Set down only the lines running from the one with "for number in" to the one with "bpy.context.scene.collection.objects.link(empty)", both lines included, exactly as they stand, please.

+ + + +

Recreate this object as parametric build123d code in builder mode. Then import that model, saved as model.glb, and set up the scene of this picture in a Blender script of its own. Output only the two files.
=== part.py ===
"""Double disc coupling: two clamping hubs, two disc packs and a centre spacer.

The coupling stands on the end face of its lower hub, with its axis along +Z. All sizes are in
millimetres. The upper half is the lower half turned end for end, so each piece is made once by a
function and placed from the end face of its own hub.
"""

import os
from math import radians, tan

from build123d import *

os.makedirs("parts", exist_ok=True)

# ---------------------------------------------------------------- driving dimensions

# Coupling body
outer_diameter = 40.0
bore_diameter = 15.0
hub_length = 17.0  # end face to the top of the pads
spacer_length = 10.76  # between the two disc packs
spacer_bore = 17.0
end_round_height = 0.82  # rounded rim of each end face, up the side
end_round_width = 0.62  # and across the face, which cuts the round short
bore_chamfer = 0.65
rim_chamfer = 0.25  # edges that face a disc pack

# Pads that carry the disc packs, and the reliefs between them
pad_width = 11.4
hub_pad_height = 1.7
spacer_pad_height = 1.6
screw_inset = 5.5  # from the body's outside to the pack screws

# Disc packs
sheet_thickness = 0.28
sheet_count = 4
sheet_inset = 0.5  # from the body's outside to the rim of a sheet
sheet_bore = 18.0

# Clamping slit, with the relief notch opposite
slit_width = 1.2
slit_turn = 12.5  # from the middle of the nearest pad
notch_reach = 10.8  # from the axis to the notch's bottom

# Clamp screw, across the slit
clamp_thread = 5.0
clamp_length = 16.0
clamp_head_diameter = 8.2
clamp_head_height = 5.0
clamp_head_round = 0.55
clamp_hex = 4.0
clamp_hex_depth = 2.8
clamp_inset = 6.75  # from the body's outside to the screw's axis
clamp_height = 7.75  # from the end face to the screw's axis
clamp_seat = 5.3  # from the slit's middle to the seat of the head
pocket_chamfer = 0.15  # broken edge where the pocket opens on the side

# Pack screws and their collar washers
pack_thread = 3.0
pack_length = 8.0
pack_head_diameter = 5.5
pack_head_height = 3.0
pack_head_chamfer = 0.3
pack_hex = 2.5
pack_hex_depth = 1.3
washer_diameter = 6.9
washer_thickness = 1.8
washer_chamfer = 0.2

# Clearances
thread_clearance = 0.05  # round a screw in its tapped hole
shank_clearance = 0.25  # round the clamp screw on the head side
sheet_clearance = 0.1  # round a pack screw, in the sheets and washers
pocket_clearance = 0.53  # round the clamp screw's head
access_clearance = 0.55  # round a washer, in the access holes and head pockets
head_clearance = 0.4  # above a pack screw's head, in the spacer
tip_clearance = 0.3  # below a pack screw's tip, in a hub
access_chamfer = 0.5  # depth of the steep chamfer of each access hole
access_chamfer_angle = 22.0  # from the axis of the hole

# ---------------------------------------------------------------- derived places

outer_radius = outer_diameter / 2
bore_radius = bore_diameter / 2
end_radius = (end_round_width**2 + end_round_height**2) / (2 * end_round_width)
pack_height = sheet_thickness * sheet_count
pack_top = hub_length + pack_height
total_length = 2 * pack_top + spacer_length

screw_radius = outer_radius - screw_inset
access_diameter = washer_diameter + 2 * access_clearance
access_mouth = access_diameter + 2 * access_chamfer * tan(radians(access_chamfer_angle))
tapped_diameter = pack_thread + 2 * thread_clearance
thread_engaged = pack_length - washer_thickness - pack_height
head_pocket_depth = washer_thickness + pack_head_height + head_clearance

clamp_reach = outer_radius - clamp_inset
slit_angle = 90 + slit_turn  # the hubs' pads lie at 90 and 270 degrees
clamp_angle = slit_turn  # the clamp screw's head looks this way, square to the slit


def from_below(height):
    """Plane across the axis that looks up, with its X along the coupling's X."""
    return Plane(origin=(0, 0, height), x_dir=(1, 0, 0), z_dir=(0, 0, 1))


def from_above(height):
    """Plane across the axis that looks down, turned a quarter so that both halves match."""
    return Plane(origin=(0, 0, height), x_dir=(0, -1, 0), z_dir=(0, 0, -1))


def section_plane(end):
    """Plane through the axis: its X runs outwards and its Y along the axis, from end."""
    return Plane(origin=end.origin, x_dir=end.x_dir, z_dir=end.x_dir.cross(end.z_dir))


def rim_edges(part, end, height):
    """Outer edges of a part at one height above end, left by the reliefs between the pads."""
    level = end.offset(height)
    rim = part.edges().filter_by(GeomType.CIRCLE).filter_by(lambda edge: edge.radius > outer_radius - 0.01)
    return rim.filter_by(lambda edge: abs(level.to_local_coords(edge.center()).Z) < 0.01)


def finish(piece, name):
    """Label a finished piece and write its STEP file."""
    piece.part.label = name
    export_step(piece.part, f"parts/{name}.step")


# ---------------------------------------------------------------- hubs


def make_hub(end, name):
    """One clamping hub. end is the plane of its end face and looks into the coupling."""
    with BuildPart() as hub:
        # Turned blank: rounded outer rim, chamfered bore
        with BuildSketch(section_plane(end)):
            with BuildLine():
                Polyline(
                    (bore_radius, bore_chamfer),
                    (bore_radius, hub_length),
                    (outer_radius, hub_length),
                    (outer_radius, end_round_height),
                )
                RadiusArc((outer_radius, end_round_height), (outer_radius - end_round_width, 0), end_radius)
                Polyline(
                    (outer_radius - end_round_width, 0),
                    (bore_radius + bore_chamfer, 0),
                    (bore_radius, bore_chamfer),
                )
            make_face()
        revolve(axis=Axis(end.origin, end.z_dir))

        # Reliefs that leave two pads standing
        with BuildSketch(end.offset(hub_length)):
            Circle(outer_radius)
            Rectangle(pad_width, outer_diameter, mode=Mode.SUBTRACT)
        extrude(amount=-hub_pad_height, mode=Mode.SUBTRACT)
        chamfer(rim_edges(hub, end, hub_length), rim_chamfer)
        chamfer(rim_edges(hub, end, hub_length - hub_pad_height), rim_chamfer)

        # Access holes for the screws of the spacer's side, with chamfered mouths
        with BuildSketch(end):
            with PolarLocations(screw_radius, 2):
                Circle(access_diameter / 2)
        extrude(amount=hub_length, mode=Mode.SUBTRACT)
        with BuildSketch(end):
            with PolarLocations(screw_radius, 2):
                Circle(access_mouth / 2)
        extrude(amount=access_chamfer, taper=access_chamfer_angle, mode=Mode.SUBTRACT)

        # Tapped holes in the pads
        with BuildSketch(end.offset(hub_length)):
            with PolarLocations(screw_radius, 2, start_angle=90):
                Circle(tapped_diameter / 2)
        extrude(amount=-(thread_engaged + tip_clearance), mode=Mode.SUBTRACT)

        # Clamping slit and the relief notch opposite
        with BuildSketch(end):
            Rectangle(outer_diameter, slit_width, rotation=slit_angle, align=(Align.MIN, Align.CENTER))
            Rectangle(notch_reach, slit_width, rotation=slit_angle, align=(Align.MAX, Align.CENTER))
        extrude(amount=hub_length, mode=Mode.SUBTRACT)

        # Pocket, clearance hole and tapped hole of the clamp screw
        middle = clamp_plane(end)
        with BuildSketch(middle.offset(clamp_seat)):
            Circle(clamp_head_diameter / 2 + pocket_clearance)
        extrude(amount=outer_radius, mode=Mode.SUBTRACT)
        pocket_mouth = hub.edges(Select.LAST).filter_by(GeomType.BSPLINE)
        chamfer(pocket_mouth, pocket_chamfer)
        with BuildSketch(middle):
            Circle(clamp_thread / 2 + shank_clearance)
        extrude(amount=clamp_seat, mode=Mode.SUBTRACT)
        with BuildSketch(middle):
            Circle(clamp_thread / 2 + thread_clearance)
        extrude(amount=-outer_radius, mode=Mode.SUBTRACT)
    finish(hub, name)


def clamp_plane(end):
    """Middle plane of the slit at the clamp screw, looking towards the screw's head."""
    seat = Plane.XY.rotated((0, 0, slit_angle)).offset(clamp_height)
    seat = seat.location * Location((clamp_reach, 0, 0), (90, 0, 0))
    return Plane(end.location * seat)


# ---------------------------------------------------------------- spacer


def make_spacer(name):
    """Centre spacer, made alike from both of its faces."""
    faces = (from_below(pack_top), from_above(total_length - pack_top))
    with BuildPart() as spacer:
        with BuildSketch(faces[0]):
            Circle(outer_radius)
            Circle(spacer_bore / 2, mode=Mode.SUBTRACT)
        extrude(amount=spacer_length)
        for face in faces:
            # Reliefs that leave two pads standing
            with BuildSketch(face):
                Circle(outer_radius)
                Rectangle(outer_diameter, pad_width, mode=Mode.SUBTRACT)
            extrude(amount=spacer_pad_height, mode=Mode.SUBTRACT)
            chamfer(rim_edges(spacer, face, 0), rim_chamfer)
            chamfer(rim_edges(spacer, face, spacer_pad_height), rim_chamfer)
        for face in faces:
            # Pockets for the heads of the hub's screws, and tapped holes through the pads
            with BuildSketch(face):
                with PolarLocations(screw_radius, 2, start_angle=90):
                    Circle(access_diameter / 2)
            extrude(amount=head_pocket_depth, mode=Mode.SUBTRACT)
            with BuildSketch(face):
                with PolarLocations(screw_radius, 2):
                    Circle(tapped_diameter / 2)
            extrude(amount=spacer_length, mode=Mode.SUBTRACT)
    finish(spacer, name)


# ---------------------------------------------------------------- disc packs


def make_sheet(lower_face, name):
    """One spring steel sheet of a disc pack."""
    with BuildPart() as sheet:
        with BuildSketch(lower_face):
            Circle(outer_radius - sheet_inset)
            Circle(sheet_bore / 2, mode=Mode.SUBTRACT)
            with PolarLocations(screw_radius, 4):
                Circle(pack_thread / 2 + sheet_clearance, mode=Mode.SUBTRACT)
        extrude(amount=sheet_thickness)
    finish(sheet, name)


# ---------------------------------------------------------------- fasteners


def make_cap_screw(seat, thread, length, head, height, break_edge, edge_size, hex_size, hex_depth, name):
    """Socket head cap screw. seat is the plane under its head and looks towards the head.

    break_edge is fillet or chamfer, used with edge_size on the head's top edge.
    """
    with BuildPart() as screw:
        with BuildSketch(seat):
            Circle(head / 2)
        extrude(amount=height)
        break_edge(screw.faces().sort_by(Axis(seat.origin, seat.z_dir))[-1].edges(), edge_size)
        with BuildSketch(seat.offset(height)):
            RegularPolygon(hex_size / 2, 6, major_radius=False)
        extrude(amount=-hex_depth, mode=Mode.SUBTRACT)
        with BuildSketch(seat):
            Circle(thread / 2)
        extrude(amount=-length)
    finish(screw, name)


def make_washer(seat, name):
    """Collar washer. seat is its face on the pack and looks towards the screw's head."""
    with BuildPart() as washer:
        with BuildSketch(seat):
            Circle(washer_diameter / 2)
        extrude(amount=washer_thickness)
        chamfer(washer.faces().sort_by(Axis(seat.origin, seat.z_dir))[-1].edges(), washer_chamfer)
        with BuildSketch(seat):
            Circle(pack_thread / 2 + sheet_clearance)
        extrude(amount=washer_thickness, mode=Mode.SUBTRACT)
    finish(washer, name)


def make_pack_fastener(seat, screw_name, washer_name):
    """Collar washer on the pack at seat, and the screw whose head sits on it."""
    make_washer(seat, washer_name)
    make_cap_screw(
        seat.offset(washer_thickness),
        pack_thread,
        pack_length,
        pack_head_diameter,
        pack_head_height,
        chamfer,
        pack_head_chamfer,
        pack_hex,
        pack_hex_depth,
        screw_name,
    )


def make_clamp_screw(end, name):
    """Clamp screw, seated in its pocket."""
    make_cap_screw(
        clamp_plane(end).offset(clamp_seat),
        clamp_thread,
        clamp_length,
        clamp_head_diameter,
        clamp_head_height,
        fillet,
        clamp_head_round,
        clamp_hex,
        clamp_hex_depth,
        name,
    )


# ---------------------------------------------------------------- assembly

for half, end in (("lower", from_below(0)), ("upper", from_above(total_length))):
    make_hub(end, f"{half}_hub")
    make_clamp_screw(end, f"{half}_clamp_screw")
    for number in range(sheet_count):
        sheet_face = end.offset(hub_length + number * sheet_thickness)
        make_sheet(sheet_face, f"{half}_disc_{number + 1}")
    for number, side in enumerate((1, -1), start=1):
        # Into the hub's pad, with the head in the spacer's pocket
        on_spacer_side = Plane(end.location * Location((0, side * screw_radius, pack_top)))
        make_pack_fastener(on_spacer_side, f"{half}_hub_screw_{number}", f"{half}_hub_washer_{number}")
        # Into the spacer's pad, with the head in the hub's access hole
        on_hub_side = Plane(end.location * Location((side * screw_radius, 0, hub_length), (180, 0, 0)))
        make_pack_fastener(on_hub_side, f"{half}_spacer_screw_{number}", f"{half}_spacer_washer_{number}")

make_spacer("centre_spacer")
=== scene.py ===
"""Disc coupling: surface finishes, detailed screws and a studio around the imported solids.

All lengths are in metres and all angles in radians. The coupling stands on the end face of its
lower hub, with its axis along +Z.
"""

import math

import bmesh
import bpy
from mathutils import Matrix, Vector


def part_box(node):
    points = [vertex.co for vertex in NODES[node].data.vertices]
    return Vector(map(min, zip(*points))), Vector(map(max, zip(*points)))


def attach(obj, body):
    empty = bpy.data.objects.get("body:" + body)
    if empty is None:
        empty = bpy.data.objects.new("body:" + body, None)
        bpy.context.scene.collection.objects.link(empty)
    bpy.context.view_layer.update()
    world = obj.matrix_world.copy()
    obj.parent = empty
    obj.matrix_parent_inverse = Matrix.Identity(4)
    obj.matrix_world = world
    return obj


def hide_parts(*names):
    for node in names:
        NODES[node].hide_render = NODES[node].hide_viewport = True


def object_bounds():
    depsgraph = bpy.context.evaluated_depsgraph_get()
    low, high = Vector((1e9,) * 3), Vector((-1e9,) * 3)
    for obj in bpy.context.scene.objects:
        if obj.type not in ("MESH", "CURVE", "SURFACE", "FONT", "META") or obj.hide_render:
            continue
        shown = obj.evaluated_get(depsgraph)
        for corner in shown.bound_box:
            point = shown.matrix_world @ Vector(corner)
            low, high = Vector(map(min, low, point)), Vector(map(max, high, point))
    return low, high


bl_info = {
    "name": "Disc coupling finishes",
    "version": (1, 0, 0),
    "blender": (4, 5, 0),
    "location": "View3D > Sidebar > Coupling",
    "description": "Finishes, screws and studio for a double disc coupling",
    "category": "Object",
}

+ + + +

▶ WRITTEN ANSWER
    for number in range(sheet_count):
        sheet_face = end.offset(hub_length + number * sheet_thickness)
        make_sheet(sheet_face, f"{half}_disc_{number + 1}")
    for number, side in enumerate((1, -1), start=1):
        # Into the hub's pad, with the head in the spacer's pocket
        on_spacer_side = Plane(end.location * Location((0, side * screw_radius, pack_top)))
        make_pack_fastener(on_spacer_side, f"{half}_hub_screw_{number}", f"{half}_hub_washer_{number}")
        # Into the spacer's pad, with the head in the hub's access hole
        on_hub_side = Plane(end.location * Location((side * screw_radius, 0, hub_length), (180, 0, 0)))
        make_pack_fastener(on_hub_side, f"{half}_spacer_screw_{number}", f"{half}_spacer_washer_{number}")

make_spacer("centre_spacer")
=== scene.py ===
"""Disc coupling: surface finishes, detailed screws and a studio around the imported solids.

All lengths are in metres and all angles in radians. The coupling stands on the end face of its
lower hub, with its axis along +Z.
"""

import math

import bmesh
import bpy
from mathutils import Matrix, Vector


def part_box(node):
    points = [vertex.co for vertex in NODES[node].data.vertices]
    return Vector(map(min, zip(*points))), Vector(map(max, zip(*points)))


def attach(obj, body):
    empty = bpy.data.objects.get("body:" + body)
    if empty is None:
        empty = bpy.data.objects.new("body:" + body, None)
        bpy.context.scene.collection.objects.link(empty)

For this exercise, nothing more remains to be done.